§ **WHAT NEEDS TO BE DONE**: Go through the material below and count the lines with the string "high"; the number is the whole answer.

§ **SUPPLIED DATA**:
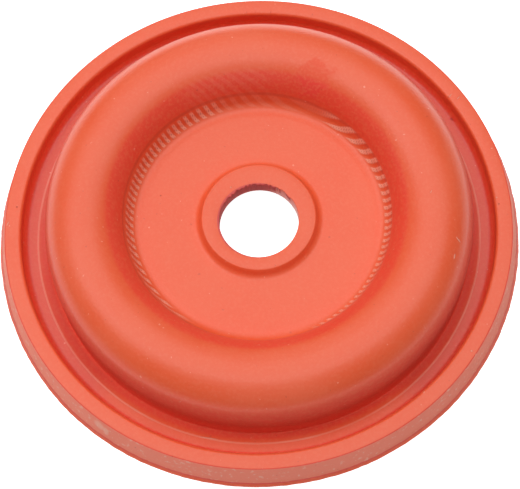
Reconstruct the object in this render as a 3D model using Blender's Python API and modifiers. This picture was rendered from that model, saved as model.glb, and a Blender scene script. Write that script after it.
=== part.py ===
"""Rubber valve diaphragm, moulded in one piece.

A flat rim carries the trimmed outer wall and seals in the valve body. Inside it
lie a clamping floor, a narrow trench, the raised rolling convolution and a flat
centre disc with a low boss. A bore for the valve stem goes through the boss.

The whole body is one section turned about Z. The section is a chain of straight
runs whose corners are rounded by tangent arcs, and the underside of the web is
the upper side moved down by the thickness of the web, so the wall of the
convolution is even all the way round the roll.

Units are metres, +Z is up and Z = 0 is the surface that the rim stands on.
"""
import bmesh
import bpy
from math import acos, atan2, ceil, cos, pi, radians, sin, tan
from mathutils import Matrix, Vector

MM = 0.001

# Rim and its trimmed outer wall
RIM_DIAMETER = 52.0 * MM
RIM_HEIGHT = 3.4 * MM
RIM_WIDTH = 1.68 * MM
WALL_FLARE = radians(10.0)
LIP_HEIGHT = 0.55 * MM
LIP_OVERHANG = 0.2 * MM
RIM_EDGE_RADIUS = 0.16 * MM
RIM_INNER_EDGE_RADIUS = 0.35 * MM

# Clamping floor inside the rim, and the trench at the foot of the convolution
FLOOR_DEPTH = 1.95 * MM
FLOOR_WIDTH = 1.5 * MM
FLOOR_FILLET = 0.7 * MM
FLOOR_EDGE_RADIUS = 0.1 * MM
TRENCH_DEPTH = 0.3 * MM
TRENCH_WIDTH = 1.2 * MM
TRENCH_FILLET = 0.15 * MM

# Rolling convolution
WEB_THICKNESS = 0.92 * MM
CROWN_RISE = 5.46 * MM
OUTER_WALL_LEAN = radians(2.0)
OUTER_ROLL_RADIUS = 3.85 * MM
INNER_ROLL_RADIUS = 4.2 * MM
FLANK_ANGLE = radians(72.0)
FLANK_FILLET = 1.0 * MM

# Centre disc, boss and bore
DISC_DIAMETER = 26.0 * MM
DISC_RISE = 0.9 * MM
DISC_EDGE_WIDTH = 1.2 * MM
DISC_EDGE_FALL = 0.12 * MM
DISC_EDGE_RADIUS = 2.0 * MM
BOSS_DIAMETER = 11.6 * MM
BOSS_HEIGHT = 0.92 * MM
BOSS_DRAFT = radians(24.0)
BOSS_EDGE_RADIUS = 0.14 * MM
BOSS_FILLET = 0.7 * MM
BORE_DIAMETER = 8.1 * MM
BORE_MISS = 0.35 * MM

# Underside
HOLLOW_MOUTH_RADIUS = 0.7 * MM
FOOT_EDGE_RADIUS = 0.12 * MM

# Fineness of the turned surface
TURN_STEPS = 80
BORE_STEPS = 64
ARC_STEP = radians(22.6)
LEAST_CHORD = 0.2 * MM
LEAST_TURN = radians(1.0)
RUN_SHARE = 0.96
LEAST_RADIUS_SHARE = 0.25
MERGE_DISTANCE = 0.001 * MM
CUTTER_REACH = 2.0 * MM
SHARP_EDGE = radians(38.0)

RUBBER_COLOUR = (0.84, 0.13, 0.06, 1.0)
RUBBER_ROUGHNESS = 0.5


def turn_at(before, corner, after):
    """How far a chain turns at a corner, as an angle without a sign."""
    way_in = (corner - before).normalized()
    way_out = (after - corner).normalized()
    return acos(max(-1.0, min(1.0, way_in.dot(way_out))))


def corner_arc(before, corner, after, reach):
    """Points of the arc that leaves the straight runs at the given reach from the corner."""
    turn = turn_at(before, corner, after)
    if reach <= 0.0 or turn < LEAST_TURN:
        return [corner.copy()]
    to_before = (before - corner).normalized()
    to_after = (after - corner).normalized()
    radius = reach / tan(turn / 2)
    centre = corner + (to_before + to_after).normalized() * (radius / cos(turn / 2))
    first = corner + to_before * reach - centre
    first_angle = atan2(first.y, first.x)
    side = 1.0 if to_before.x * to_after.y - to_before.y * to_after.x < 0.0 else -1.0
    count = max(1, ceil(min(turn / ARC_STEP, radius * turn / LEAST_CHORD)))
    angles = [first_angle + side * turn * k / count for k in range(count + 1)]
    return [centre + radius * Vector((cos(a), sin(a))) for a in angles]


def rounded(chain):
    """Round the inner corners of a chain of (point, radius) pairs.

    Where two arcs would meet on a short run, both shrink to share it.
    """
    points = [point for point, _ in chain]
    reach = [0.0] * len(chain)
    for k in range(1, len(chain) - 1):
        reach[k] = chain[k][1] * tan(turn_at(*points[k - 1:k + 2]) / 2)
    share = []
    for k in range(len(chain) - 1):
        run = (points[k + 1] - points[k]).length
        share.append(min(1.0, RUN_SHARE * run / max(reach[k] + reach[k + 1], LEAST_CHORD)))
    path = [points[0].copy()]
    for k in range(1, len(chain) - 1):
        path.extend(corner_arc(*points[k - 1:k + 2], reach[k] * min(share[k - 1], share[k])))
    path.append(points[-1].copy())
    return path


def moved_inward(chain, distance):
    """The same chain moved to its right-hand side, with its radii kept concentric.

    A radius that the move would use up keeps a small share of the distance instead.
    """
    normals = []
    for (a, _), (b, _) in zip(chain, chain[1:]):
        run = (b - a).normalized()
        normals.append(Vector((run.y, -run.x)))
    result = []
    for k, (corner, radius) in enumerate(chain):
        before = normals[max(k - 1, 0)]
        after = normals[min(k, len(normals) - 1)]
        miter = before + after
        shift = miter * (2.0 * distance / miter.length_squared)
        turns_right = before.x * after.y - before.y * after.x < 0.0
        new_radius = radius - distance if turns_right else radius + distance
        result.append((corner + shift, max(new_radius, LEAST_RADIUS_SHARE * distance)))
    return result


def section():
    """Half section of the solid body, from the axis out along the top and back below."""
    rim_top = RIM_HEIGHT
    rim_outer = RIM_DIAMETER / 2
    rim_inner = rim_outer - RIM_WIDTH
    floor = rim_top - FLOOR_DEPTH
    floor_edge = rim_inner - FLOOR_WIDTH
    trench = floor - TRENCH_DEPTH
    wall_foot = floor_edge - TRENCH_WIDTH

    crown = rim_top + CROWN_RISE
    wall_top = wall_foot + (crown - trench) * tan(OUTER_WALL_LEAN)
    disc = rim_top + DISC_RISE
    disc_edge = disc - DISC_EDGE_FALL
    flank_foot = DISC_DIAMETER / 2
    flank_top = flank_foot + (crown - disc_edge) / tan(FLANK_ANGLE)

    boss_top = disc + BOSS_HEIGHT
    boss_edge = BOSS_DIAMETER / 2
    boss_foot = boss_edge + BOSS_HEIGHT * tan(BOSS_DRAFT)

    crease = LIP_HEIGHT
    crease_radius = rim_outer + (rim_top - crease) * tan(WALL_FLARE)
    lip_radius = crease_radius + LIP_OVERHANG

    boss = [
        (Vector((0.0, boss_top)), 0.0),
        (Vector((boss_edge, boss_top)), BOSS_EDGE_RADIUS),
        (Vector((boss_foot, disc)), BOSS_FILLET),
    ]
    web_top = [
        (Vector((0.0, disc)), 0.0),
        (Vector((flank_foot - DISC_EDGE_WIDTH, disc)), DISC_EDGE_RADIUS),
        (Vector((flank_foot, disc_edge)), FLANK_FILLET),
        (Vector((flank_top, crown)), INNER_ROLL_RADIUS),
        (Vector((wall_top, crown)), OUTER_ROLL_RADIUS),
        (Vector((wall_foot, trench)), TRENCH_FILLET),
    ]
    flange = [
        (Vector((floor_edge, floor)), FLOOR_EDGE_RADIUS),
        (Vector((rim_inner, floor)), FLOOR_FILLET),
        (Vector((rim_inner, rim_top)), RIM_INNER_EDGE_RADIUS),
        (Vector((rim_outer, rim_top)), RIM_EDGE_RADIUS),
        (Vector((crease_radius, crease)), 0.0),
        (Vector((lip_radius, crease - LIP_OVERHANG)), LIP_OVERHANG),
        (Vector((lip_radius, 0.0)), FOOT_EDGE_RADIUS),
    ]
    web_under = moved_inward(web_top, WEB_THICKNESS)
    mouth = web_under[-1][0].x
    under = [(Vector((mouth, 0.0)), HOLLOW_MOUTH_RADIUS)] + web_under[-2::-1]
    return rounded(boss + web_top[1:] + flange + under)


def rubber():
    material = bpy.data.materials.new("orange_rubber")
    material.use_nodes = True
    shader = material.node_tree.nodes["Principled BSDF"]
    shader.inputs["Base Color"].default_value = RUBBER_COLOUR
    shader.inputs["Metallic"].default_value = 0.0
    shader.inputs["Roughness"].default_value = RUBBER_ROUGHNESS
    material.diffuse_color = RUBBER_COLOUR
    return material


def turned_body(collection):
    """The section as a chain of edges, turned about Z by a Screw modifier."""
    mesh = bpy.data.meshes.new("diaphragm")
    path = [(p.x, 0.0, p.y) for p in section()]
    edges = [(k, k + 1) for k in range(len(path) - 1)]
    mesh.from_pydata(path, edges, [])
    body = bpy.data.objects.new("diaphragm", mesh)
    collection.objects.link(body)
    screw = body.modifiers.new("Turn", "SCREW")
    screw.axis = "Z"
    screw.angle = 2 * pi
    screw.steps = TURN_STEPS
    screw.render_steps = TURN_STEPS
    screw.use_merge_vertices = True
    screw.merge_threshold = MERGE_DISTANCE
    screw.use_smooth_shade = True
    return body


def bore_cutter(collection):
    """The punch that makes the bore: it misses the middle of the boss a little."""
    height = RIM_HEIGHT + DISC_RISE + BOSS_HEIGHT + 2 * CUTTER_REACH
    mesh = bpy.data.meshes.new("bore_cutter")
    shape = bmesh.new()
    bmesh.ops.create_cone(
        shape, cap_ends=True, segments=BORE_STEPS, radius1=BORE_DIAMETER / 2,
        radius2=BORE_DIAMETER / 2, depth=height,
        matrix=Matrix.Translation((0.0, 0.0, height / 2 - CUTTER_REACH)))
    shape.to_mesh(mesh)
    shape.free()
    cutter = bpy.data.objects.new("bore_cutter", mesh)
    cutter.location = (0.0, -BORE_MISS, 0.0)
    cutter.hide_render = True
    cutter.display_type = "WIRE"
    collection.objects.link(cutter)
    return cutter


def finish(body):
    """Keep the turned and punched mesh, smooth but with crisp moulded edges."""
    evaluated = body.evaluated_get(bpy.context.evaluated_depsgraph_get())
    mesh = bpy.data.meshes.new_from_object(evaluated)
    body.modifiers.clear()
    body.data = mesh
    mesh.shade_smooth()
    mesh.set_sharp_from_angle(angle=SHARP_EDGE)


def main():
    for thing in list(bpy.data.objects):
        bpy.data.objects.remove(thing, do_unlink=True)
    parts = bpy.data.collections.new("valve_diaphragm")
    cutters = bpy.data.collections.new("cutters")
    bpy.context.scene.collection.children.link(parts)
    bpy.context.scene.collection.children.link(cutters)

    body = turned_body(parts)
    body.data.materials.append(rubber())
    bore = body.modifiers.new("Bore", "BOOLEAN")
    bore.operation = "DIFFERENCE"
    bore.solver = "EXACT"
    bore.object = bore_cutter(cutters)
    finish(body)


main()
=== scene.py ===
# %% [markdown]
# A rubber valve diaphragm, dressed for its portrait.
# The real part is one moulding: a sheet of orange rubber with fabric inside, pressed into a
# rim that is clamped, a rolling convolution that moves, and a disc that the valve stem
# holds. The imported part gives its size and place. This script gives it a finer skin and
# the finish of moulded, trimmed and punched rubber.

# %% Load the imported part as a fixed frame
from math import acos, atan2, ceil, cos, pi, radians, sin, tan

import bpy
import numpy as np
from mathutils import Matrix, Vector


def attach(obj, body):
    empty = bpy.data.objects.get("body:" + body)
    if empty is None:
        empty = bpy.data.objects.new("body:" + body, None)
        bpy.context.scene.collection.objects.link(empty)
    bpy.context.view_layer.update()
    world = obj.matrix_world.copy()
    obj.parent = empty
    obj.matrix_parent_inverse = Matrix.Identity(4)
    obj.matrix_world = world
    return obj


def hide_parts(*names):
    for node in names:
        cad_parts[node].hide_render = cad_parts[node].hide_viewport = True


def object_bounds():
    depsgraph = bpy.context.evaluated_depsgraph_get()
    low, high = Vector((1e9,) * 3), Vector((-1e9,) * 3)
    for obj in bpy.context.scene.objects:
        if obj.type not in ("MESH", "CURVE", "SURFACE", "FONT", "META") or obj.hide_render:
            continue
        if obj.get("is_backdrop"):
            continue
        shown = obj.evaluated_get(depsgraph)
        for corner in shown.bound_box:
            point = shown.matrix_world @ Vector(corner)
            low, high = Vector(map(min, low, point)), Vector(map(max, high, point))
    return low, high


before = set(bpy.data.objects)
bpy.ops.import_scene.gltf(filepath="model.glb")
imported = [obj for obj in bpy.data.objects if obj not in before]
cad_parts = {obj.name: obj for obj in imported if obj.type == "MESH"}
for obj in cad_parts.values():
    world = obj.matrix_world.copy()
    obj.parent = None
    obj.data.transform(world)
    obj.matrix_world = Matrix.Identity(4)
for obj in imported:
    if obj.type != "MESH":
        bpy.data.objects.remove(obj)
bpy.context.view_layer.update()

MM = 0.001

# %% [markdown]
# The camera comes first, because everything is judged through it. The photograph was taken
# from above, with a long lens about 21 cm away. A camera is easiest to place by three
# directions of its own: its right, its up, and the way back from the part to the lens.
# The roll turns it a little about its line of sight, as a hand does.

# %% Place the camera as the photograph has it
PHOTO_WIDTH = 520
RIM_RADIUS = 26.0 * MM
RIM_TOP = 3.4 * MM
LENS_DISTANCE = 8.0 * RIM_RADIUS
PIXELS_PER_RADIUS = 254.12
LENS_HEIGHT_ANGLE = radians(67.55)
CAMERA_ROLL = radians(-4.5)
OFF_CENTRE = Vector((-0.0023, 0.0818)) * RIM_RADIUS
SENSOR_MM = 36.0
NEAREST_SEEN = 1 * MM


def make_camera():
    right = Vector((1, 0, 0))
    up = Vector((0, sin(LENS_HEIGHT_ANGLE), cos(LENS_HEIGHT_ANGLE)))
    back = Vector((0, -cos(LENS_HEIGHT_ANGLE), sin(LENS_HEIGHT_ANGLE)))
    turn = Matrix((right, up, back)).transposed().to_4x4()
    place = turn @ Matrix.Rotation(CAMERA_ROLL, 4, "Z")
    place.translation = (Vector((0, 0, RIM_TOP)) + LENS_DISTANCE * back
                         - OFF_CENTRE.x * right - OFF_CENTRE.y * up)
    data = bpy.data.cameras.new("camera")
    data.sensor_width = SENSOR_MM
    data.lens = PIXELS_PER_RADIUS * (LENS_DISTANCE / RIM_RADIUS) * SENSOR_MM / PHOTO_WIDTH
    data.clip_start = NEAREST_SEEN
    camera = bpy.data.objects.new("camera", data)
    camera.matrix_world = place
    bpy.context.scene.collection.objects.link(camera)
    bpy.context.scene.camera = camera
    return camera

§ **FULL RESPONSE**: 3